Clark will lead the office in charge of bringing cases against companies and individuals when they break either civil and criminal anti-pollution statues. He worked there as a deputy assistant attorney general during the George W. Bush administration.
But more recently as a partner at the law firm Kirkland & Ellis, Clark sat on the other side of the courtroom as a defense attorney for industry.
After an offshore oil rig explosion in 2010 killed 11 and unleashed more than 200 million gallons of oil into the Gulf of Mexico, Clark defended BP in lawsuits from the federal government and Louisiana parishes.
The cases culminated in 2016 with BP agreeing to pay a total of $20.8 billion for violations of the Clean Water Act and other laws.

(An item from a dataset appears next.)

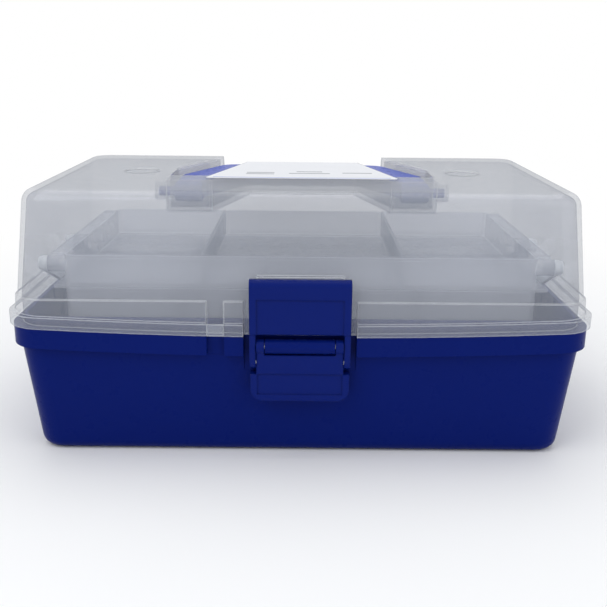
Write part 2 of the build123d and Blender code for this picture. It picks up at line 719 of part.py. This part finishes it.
def arm(y_shift):
    """One lifting arm on the right side."""
    length = math.hypot(ARM_BASE_Y - ARM_TOP_Y, ARM_TOP_Z - ARM_BASE_Z)
    lean = math.degrees(math.atan2(ARM_TOP_Z - ARM_BASE_Z, ARM_TOP_Y - ARM_BASE_Y))
    with BuildPart() as strip:
        with BuildSketch(Plane.YZ.offset(ARM_INNER_X)):
            with Locations((ARM_MID_Y + y_shift, ARM_MID_Z)):
                SlotCenterToCenter(length, 2 * ARM_HALF_WIDTH, rotation=lean)
            with Locations(
                (ARM_BASE_Y + y_shift, ARM_BASE_Z),
                (ARM_MID_Y + y_shift, ARM_MID_Z),
                (ARM_TOP_Y + y_shift, ARM_TOP_Z),
            ):
                Circle(RIVET_RADIUS + PIN_CLEARANCE, mode=Mode.SUBTRACT)
        extrude(amount=ARM_THICKNESS)
    return strip.part


def rivets(pivot_y, pivot_z, head_outside):
    """The four rivets of one body: a front and a rear pivot at each end of the box."""
    inner = ARM_INNER_X - ARM_SIDE_GAP
    outer = ARM_OUTER_X + ARM_SIDE_GAP
    with BuildPart() as group:
        for y in (pivot_y, pivot_y + ARM_SPACING):
            if head_outside:
                shank = rod(inner - RIVET_IN_BOSS, outer - inner + RIVET_IN_BOSS, y, pivot_z, RIVET_RADIUS)
                head = rod(outer, RIVET_HEAD_HEIGHT, y, pivot_z, RIVET_HEAD_RADIUS)
            else:
                shank = rod(inner, outer - inner + RIVET_IN_BOSS, y, pivot_z, RIVET_RADIUS)
                head = rod(inner - RIVET_HEAD_HEIGHT, RIVET_HEAD_HEIGHT, y, pivot_z, RIVET_HEAD_RADIUS)
            add(both(shank))
            add(both(head))
    return group.part


save(base(), "base_tub")
save(lid(), "lid_shell")
save(handle(), "carry_handle")
save(label(), "lid_label")
save(latch_lever(), "latch_lever")
save(latch_claw(), "latch_claw")
save(tray(UPPER_RIM_Z, UPPER_DIVIDERS, ARM_TOP_Y, ARM_TOP_Z), "upper_tray")
save(tray(LOWER_RIM_Z, LOWER_DIVIDERS, ARM_MID_Y, ARM_MID_Z), "lower_tray")

for place, shift in (("front", 0), ("rear", ARM_SPACING)):
    right_arm = arm(shift)
    save(right_arm, f"{place}_arm_right")
    save(mirror(right_arm, about=Plane.YZ), f"{place}_arm_left")

save(rivets(ARM_BASE_Y, ARM_BASE_Z, False), "base_arm_rivets")
save(rivets(ARM_MID_Y, ARM_MID_Z, True), "lower_tray_rivets")
save(rivets(ARM_TOP_Y, ARM_TOP_Z, True), "upper_tray_rivets")

hinge_half = KNUCKLE_LENGTH * 1.5 + KNUCKLE_GAP
hinge_pin = rod(HINGE_SET_X - hinge_half, 2 * hinge_half, HINGE_Y, HINGE_Z, HINGE_PIN_RADIUS)
save(hinge_pin, "hinge_pin_right")
save(mirror(hinge_pin, about=Plane.YZ), "hinge_pin_left")

handle_pin = rod(
    HANDLE_HALF - HANDLE_PIN_IN,
    HANDLE_PIN_IN + HANDLE_SIDE_GAP + HANDLE_PIN_OUT,
    HANDLE_PIVOT_Y,
    HANDLE_PIVOT_Z,
    HANDLE_PIN_RADIUS,
)
save(handle_pin, "handle_pin_right")
save(mirror(handle_pin, about=Plane.YZ), "handle_pin_left")

save(rod(-LEVER_NECK / 2, LEVER_NECK, LEVER_PIVOT_Y, LEVER_PIVOT_Z, LATCH_PIN_RADIUS), "lever_pin")
claw_pin_half = LEVER_NECK / 2 + LATCH_SIDE_GAP + CLAW_LEG
save(rod(-claw_pin_half, 2 * claw_pin_half, LEVER_PIVOT_Y, CLAW_PIVOT_Z, LATCH_PIN_RADIUS), "claw_pin")
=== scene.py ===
"""Studio picture of a tackle box: clear lid, blue base, folding handle, draw latch and two rising trays.

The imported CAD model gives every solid. This script gives the solids their finishes, lays the print on the label
and sets up the studio and the camera.
"""

import json
import logging
import math
from dataclasses import dataclass, field
from enum import Enum

import bpy
import numpy as np
from mathutils import Matrix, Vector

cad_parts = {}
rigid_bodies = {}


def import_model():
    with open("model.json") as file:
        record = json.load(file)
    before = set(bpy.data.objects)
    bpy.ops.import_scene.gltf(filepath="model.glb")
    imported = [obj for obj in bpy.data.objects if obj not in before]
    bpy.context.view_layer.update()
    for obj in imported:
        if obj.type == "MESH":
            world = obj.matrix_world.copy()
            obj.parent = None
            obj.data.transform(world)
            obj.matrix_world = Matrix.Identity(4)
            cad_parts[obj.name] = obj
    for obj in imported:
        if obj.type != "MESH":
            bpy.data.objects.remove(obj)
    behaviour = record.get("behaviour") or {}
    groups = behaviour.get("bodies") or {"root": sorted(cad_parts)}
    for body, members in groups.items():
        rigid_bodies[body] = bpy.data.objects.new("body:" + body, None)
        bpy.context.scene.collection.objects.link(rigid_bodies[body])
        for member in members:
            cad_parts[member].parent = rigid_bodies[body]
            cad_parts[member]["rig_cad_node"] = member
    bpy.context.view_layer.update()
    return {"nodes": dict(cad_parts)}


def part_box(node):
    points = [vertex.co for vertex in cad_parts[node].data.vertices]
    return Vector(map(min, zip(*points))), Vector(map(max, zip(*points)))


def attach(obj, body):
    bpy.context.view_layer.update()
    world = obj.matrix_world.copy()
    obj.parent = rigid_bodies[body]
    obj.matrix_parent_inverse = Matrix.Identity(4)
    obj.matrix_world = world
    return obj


LOG = logging.getLogger("tackle_box")
PICTURE_SIDE = 607
MM = 0.001
PLASTIC_IOR = 1.49
GLOSS_SMOOTHER = 0.6  # the gloss on clear plastic against the roughness of its body
GLOSS_TINT = (0.42, 0.44, 0.48, 1.0)
# painted highlight: the near-white colour given to the rounded rims of clear plastic
RIM_HIGHLIGHT_COLOUR = (0.86, 0.88, 0.92, 1.0)
FLAT_FROM = 0.995  # rounded and plain normals this alike are a flat face
RIM_FROM = 0.80  # and this unlike, a full rim

Colour = tuple[float, float, float]


class FinishKind(Enum):
    """How light meets a finish."""

    GLOSS = "gloss"
    CLEAR = "clear"
    PAPER = "paper"
    METAL = "metal"
    MARK = "ink"


@dataclass(frozen=True)
class Finish:
    """One procedural finish.

    Args:
        name: material name.
        kind: how light meets it.
        base: main linear colour.
        shade: linear colour of the faint mottling.
        roughness: mean roughness.
        spread: how far the roughness wanders either way.
        grain: noise scale of the mottling, per metre.
        bump: height of the surface ripple, in metres.
        alpha: share of light that one skin of the plastic stops.
        edge: radius, in metres, by which sharp moulded edges are softened.
        coat: weight of the clear gloss on top.
        specular: strength of the plain surface gloss.
    """

    name: str
    kind: FinishKind
    base: Colour
    shade: Colour
    roughness: float
    spread: float
    grain: float
    bump: float
    alpha: float = 1.0
    edge: float = 0.0
    coat: float = 0.0
    specular: float = 0.5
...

The agreement was the largest civil penalty any company has ever paid under any U.S. environmental law.
Pointing to that record, Democrats criticized his elevation to be the Trump administration's top environmental attorney after the vote.
"Although Mr. Clark does have experience in the environmental space, his record at both DOJ and in private practice shows him to have strong opposition to critical environmental protections," Delaware Sen. Thomas R. Carper, the top Democrat on the Senate Environment and Public Works Committee, said in a statement.
His Democratic colleague, Dick Durbin of Illinois, added on Twitter that Clark is "the wrong person for the job."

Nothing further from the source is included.